··· RECORDED DATA ···

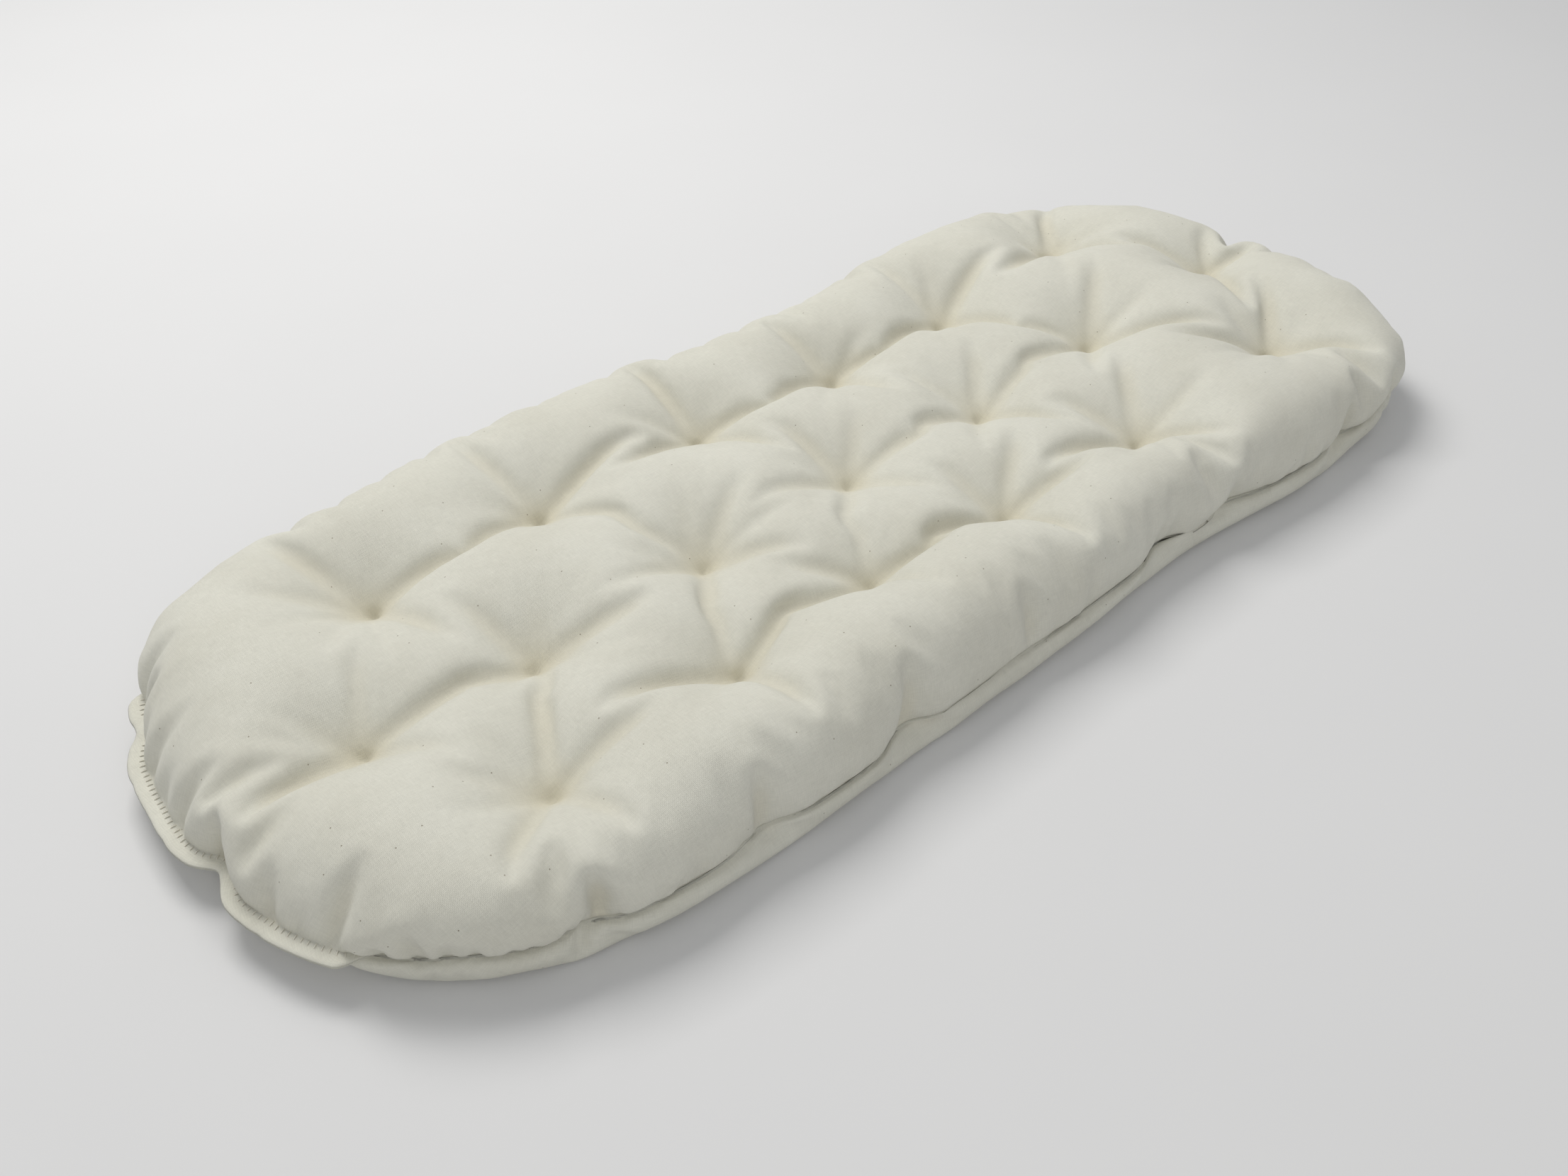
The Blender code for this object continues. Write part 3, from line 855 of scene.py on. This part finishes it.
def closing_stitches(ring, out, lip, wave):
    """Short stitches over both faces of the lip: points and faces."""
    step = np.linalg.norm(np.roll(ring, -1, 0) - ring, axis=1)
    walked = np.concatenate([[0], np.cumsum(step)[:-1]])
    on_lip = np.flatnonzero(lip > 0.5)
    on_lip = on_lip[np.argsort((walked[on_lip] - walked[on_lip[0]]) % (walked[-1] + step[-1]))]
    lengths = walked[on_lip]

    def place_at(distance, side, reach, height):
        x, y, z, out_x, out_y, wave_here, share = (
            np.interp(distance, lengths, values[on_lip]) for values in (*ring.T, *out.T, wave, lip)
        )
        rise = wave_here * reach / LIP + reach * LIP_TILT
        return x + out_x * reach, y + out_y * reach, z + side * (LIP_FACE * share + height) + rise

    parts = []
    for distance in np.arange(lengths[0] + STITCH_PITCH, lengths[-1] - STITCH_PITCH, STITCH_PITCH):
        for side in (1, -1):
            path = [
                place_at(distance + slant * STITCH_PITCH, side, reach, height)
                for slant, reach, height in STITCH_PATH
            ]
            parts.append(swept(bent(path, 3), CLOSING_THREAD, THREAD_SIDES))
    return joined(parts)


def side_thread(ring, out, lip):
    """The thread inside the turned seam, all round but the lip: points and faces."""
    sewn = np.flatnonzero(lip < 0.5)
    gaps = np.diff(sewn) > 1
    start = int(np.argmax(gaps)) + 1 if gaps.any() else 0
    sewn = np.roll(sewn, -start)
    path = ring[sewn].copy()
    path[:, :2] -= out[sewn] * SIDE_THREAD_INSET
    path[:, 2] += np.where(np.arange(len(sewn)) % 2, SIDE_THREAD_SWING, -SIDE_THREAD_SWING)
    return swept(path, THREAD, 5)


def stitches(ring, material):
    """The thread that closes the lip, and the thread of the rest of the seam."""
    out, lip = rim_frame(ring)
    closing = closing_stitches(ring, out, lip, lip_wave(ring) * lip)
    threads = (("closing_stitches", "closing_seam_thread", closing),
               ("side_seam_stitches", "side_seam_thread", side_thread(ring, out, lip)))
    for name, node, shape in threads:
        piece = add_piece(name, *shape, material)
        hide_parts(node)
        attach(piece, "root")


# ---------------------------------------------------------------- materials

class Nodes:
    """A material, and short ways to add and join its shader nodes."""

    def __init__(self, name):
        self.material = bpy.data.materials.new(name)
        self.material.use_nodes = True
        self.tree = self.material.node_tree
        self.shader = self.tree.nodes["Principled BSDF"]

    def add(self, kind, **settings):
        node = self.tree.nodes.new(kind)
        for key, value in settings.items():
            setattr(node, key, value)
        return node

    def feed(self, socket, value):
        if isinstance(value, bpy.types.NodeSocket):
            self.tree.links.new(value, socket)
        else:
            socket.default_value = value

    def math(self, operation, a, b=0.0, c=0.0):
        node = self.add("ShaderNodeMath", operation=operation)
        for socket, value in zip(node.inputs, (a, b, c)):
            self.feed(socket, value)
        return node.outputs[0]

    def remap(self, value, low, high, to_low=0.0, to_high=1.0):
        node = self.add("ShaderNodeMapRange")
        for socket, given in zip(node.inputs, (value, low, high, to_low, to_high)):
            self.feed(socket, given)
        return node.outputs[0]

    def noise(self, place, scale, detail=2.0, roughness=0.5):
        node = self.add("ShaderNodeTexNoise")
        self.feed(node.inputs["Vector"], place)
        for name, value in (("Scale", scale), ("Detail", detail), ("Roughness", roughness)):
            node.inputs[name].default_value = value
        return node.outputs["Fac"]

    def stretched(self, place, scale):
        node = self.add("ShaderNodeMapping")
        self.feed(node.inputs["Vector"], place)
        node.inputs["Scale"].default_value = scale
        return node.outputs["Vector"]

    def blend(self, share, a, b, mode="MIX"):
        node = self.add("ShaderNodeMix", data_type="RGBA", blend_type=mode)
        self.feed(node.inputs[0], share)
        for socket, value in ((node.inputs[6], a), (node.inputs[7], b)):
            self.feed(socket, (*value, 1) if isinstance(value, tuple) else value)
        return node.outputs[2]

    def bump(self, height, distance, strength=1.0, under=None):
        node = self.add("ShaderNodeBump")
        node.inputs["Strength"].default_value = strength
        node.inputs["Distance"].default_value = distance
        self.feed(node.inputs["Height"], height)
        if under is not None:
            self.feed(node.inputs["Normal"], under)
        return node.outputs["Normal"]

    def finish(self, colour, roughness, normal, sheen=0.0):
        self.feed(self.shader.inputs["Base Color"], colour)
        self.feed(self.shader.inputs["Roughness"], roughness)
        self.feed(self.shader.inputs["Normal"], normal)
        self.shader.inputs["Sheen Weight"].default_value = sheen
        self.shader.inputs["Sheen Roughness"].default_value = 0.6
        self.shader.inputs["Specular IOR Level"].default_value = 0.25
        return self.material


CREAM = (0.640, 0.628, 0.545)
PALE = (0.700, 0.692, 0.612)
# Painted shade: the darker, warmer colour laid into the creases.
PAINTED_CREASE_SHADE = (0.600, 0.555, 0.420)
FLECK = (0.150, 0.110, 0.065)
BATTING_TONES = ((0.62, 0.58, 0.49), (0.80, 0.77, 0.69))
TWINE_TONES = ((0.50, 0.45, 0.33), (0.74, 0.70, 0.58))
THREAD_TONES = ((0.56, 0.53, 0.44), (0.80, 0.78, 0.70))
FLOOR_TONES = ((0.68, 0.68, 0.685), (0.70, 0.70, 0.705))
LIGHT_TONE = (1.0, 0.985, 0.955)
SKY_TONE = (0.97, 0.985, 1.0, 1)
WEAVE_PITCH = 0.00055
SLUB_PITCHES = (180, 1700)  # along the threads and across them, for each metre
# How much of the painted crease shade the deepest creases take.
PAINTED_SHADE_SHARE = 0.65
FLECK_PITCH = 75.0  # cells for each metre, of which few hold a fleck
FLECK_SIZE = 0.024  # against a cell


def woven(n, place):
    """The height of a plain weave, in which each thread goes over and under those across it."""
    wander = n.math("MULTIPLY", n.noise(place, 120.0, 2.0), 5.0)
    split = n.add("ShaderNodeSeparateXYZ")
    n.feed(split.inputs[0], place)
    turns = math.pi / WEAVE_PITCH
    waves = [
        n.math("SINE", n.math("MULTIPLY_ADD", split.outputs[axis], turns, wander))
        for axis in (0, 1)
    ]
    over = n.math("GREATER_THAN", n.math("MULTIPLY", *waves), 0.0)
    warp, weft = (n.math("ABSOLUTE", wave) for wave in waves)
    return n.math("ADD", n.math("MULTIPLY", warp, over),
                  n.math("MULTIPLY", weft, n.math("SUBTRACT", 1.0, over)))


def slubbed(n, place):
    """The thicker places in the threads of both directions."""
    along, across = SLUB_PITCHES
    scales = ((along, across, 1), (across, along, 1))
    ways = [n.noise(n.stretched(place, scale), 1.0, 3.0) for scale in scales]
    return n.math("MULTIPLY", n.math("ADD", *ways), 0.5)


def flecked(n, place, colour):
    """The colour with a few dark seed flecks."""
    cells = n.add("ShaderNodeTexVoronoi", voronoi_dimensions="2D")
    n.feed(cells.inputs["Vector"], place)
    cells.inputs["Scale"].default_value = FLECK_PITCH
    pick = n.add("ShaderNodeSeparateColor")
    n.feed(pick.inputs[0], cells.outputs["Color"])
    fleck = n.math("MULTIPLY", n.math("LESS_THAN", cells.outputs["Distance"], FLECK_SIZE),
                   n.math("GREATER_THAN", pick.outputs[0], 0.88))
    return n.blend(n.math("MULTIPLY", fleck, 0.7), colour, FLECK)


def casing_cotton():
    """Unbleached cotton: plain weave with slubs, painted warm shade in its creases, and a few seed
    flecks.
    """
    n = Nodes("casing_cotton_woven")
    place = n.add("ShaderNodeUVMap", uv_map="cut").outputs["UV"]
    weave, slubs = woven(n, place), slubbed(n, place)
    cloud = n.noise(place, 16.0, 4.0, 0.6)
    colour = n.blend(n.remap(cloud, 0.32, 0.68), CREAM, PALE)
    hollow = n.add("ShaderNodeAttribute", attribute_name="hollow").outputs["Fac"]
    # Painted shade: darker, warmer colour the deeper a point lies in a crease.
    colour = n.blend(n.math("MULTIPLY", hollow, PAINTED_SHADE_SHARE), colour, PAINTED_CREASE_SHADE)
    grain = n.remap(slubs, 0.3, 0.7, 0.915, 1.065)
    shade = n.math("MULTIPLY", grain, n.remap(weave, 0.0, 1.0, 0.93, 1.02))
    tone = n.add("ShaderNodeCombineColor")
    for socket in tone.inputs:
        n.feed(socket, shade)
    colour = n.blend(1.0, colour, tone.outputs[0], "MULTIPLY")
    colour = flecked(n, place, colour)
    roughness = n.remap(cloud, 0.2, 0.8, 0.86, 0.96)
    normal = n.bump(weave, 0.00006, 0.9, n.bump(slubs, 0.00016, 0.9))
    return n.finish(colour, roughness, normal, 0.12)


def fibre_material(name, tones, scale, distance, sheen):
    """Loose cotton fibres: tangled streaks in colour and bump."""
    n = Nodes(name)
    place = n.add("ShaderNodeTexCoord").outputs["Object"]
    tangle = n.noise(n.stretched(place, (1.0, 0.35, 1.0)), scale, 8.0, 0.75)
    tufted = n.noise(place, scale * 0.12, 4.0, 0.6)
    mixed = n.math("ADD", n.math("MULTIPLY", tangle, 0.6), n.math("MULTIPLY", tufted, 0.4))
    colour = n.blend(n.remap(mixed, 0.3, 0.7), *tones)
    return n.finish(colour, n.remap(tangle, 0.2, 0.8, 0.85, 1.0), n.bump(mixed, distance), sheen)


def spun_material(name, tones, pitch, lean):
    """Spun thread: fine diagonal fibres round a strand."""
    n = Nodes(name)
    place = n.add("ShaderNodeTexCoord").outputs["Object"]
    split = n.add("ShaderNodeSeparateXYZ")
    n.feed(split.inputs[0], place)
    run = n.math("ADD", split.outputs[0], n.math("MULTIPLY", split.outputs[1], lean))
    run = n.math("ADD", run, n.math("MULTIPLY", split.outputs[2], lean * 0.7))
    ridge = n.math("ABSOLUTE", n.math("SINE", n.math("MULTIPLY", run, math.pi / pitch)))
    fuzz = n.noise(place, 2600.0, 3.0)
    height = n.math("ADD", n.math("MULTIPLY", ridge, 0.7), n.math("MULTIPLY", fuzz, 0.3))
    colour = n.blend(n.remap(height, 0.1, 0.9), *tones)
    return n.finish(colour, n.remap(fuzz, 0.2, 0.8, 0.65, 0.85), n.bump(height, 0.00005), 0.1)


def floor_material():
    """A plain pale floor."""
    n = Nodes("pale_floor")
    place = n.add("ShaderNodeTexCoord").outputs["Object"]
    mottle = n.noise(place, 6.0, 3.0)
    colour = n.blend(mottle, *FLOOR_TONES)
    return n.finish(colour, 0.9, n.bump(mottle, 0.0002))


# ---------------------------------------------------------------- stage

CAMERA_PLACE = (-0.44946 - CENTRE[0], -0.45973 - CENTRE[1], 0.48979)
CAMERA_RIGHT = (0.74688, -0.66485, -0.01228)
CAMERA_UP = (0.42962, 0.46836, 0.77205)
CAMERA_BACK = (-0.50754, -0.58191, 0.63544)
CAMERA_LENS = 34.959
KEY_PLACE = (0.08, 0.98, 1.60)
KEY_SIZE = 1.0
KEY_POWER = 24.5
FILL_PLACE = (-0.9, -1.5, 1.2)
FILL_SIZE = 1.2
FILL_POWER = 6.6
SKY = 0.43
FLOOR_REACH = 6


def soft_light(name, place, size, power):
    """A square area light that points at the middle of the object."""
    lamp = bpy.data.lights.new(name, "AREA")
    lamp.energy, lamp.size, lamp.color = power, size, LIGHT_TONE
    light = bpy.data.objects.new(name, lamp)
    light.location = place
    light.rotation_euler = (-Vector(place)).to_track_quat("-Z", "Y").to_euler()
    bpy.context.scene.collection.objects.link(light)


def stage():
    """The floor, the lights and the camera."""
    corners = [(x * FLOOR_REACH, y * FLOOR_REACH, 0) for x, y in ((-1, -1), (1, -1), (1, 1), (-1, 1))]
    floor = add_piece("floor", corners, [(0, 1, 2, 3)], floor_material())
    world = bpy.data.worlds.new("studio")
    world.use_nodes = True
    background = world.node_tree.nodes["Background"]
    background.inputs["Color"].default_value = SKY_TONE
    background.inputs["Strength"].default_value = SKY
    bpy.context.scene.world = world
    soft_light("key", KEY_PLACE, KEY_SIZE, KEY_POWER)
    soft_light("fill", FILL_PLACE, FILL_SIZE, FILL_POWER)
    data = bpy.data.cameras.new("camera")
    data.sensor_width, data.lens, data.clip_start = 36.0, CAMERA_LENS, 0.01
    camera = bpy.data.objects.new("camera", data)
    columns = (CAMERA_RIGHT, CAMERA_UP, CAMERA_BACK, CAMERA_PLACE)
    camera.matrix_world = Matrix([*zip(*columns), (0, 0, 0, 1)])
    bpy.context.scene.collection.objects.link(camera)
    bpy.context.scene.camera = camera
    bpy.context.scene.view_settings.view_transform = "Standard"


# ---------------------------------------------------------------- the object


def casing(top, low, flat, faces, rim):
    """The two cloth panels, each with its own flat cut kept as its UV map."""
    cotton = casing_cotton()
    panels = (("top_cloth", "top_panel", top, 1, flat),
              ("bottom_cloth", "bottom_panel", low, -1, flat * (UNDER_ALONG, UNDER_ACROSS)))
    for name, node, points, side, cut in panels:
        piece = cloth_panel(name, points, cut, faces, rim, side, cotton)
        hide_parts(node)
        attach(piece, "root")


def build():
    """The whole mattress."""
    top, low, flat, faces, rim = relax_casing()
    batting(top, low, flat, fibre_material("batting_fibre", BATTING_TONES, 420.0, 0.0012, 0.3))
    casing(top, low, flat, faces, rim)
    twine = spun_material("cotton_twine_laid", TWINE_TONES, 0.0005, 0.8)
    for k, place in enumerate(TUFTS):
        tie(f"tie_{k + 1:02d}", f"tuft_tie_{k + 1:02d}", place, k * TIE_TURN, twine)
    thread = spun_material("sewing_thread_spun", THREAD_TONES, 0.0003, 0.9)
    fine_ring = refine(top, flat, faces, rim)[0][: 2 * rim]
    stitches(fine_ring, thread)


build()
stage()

···

* **PROBLEM STATEMENT**
Quote exactly the stretch of lines above that starts at the first one and ends at the line with "piece = add_piece(name, *shape, material)", and nothing beyond it.

* **ANSWER FOR THE TASK**
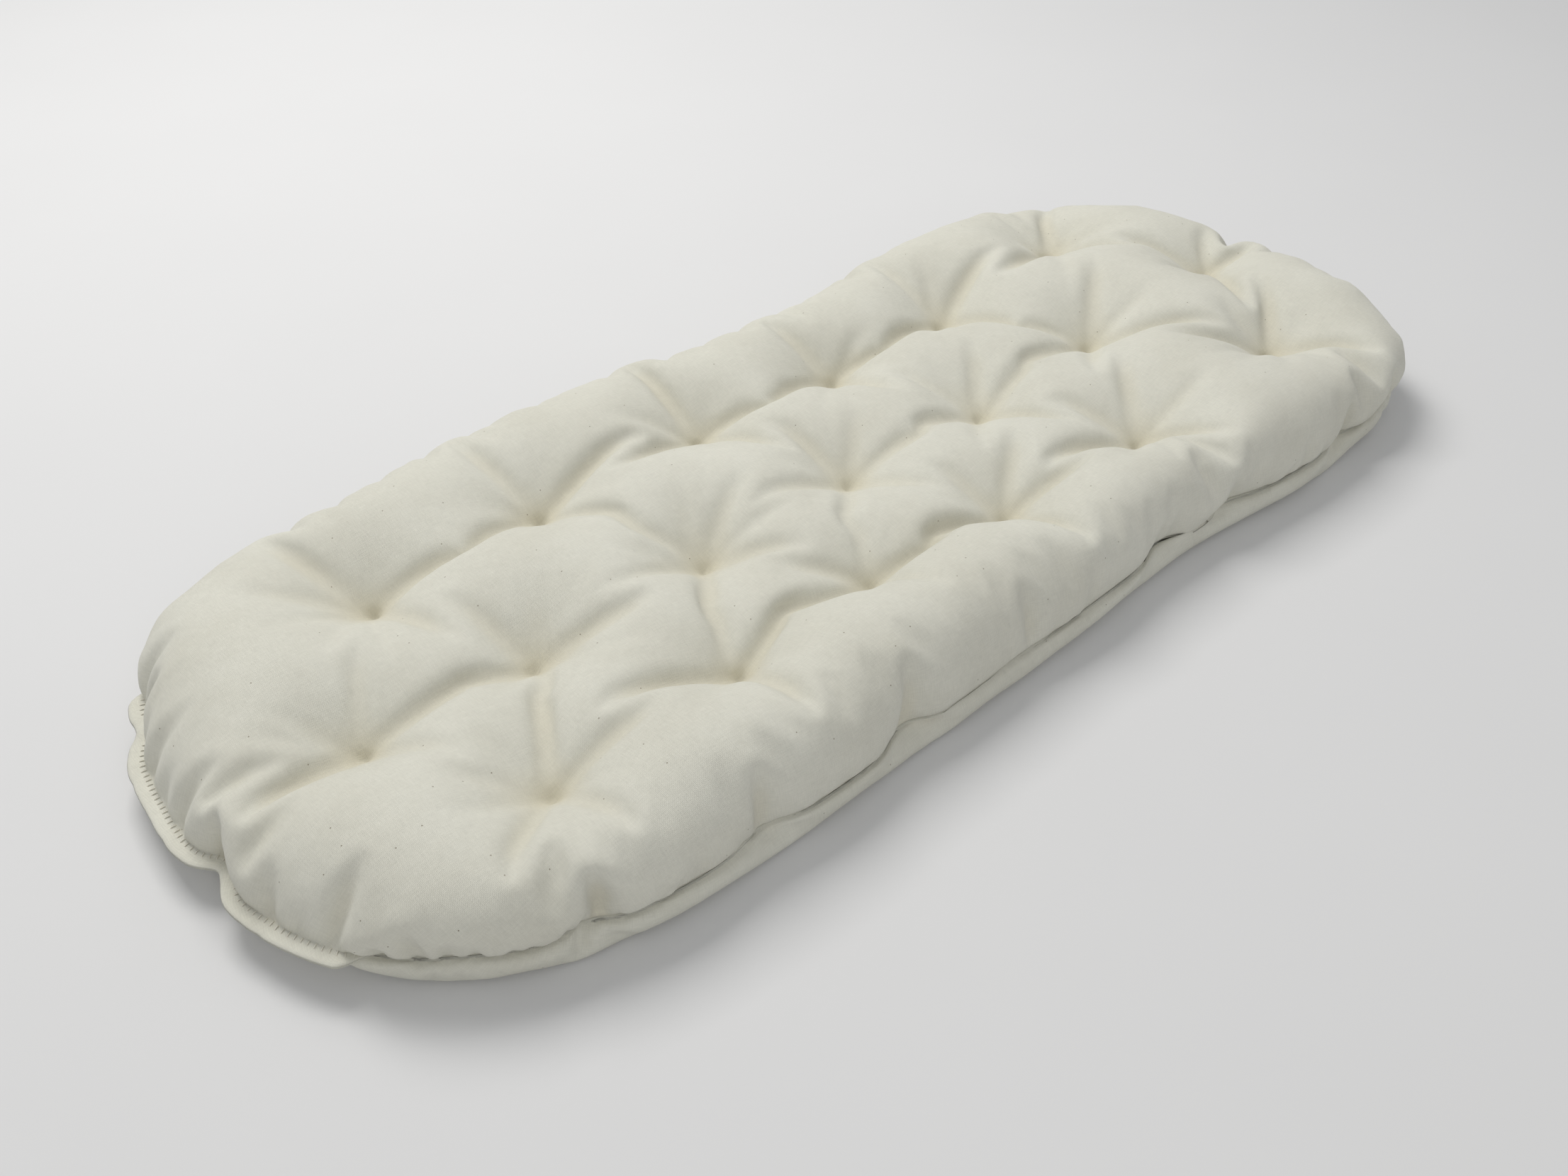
The Blender code for this object continues. Write part 3, from line 855 of scene.py on. This part finishes it.
def closing_stitches(ring, out, lip, wave):
    """Short stitches over both faces of the lip: points and faces."""
    step = np.linalg.norm(np.roll(ring, -1, 0) - ring, axis=1)
    walked = np.concatenate([[0], np.cumsum(step)[:-1]])
    on_lip = np.flatnonzero(lip > 0.5)
    on_lip = on_lip[np.argsort((walked[on_lip] - walked[on_lip[0]]) % (walked[-1] + step[-1]))]
    lengths = walked[on_lip]

    def place_at(distance, side, reach, height):
        x, y, z, out_x, out_y, wave_here, share = (
            np.interp(distance, lengths, values[on_lip]) for values in (*ring.T, *out.T, wave, lip)
        )
        rise = wave_here * reach / LIP + reach * LIP_TILT
        return x + out_x * reach, y + out_y * reach, z + side * (LIP_FACE * share + height) + rise

    parts = []
    for distance in np.arange(lengths[0] + STITCH_PITCH, lengths[-1] - STITCH_PITCH, STITCH_PITCH):
        for side in (1, -1):
            path = [
                place_at(distance + slant * STITCH_PITCH, side, reach, height)
                for slant, reach, height in STITCH_PATH
            ]
            parts.append(swept(bent(path, 3), CLOSING_THREAD, THREAD_SIDES))
    return joined(parts)


def side_thread(ring, out, lip):
    """The thread inside the turned seam, all round but the lip: points and faces."""
    sewn = np.flatnonzero(lip < 0.5)
    gaps = np.diff(sewn) > 1
    start = int(np.argmax(gaps)) + 1 if gaps.any() else 0
    sewn = np.roll(sewn, -start)
    path = ring[sewn].copy()
    path[:, :2] -= out[sewn] * SIDE_THREAD_INSET
    path[:, 2] += np.where(np.arange(len(sewn)) % 2, SIDE_THREAD_SWING, -SIDE_THREAD_SWING)
    return swept(path, THREAD, 5)


def stitches(ring, material):
    """The thread that closes the lip, and the thread of the rest of the seam."""
    out, lip = rim_frame(ring)
    closing = closing_stitches(ring, out, lip, lip_wave(ring) * lip)
    threads = (("closing_stitches", "closing_seam_thread", closing),
               ("side_seam_stitches", "side_seam_thread", side_thread(ring, out, lip)))
    for name, node, shape in threads:
        piece = add_piece(name, *shape, material)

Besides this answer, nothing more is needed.